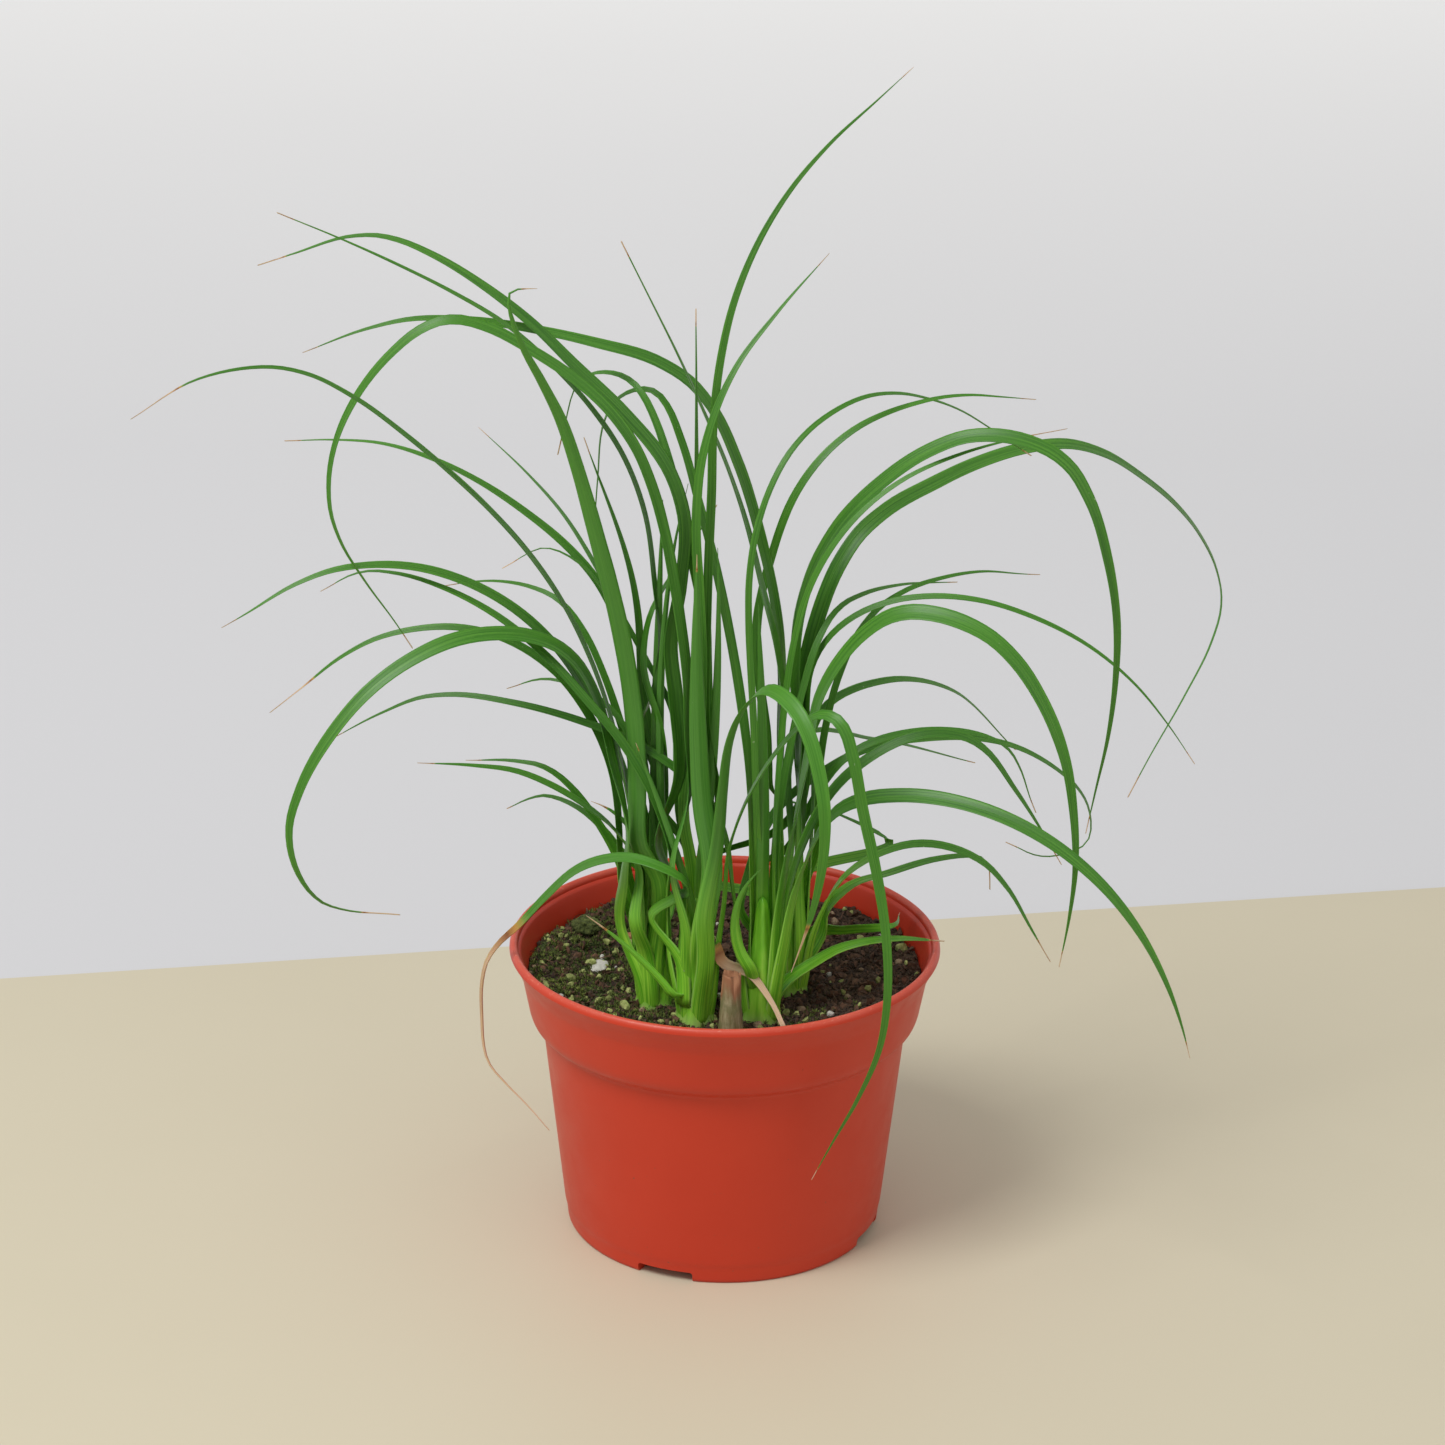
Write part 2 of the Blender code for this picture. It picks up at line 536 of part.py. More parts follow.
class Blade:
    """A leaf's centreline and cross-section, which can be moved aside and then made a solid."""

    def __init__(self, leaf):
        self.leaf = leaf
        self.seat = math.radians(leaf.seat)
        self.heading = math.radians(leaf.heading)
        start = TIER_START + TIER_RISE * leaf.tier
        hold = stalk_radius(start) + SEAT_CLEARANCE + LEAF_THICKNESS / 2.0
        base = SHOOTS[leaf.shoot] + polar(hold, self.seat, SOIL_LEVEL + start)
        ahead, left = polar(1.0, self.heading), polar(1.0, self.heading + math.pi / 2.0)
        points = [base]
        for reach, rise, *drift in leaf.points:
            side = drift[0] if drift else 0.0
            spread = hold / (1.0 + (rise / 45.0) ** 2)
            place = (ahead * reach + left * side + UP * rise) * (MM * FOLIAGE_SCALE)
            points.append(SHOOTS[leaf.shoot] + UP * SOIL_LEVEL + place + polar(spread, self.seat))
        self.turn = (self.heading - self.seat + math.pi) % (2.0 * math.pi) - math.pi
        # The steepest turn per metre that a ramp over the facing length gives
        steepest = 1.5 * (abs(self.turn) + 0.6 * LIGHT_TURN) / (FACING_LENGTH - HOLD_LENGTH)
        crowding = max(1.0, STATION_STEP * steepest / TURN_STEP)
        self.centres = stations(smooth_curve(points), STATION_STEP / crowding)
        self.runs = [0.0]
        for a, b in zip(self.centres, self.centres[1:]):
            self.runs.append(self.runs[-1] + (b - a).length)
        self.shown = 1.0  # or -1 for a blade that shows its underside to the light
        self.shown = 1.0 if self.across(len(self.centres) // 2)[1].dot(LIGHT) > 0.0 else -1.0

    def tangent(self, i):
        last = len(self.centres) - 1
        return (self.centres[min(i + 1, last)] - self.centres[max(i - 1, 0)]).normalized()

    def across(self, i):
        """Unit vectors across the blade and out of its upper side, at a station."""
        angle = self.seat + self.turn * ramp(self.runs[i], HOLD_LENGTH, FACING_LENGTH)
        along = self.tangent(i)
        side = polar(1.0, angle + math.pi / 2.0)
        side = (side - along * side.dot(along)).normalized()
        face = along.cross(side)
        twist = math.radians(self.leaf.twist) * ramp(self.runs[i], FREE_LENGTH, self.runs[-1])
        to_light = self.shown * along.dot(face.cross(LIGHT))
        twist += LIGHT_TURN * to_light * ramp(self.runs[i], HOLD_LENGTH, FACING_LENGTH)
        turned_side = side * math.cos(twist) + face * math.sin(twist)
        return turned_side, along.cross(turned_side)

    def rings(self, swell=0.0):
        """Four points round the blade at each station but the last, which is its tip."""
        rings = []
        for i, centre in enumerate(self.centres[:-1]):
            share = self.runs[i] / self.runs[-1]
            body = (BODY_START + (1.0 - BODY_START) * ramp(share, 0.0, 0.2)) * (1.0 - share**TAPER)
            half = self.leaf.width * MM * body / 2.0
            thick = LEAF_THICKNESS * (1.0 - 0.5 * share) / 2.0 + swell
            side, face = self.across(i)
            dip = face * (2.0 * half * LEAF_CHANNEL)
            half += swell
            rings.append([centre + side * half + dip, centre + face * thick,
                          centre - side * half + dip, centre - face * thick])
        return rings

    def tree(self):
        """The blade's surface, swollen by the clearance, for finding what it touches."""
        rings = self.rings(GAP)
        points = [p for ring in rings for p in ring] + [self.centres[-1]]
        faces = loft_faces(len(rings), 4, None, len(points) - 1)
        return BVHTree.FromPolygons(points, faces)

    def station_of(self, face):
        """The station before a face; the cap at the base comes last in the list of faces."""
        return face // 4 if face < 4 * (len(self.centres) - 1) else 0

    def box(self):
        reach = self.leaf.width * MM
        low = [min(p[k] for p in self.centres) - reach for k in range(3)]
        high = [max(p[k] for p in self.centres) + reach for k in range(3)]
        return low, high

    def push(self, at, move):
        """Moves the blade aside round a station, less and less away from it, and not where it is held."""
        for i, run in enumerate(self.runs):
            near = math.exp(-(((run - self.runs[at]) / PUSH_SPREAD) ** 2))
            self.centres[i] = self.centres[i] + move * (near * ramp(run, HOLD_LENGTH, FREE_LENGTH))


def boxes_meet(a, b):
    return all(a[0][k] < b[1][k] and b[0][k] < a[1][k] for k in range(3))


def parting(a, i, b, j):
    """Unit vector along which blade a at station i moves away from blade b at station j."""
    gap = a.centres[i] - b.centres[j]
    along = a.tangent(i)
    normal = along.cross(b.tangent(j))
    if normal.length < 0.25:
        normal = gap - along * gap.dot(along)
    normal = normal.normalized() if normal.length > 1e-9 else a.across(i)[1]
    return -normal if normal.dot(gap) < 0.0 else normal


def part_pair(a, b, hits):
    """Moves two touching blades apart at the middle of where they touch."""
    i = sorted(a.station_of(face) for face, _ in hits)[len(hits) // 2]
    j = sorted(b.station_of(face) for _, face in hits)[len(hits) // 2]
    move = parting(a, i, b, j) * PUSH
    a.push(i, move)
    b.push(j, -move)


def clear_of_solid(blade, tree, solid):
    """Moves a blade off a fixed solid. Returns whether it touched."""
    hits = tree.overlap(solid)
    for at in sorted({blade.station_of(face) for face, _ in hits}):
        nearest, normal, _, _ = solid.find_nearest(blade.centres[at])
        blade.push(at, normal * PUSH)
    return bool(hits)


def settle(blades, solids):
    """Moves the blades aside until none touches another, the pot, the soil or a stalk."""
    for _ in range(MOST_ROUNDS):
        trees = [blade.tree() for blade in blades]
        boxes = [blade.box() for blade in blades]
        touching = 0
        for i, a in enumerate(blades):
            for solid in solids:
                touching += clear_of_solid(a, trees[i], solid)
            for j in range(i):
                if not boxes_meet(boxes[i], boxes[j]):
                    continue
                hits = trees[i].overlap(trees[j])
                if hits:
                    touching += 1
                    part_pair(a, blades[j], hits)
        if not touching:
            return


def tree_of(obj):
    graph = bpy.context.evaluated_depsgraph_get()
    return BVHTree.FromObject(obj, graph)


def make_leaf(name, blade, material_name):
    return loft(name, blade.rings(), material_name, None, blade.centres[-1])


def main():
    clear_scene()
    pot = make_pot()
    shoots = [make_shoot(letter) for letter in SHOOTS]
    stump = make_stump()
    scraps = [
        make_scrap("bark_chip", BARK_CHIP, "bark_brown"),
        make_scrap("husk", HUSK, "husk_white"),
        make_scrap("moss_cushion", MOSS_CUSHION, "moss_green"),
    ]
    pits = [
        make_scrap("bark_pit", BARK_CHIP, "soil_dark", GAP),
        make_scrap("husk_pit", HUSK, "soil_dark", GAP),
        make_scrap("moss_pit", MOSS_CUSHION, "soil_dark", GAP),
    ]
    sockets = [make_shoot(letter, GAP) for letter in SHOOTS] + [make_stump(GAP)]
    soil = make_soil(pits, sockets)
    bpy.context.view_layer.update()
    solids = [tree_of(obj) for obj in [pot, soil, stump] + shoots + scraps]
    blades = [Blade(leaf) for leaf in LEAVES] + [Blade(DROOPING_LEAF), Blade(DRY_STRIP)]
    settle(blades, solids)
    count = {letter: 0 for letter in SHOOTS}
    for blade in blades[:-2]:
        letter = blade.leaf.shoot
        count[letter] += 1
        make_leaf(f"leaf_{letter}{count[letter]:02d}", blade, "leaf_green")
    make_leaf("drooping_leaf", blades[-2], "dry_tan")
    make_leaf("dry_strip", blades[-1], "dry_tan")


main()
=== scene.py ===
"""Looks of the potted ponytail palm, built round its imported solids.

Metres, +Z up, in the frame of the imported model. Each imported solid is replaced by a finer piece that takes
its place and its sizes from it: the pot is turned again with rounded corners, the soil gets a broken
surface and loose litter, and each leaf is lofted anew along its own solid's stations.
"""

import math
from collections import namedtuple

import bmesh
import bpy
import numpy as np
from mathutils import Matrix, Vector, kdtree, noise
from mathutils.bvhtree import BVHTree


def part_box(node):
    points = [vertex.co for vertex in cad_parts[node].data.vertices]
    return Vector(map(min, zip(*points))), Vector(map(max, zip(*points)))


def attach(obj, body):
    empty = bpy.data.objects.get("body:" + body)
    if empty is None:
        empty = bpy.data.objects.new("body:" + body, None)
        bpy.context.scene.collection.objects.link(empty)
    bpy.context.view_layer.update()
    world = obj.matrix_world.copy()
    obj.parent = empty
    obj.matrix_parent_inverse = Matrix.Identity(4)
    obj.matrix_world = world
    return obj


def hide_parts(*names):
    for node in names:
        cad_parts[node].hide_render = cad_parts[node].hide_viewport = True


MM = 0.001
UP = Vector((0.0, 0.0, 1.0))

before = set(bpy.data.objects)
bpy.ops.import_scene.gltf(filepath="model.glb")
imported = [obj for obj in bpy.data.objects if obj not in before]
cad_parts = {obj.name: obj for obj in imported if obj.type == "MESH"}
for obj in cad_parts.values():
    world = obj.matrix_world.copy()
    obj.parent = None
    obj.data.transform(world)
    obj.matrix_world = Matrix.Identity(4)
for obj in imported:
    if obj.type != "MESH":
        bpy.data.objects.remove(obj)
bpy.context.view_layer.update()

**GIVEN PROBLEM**
Everything from the line with "obj.matrix_world = Matrix.Identity(4)" through the last line of the material above should be echoed exactly, and nothing else.

**SOLVED EXERCISE**
    obj.matrix_world = Matrix.Identity(4)
for obj in imported:
    if obj.type != "MESH":
        bpy.data.objects.remove(obj)
bpy.context.view_layer.update()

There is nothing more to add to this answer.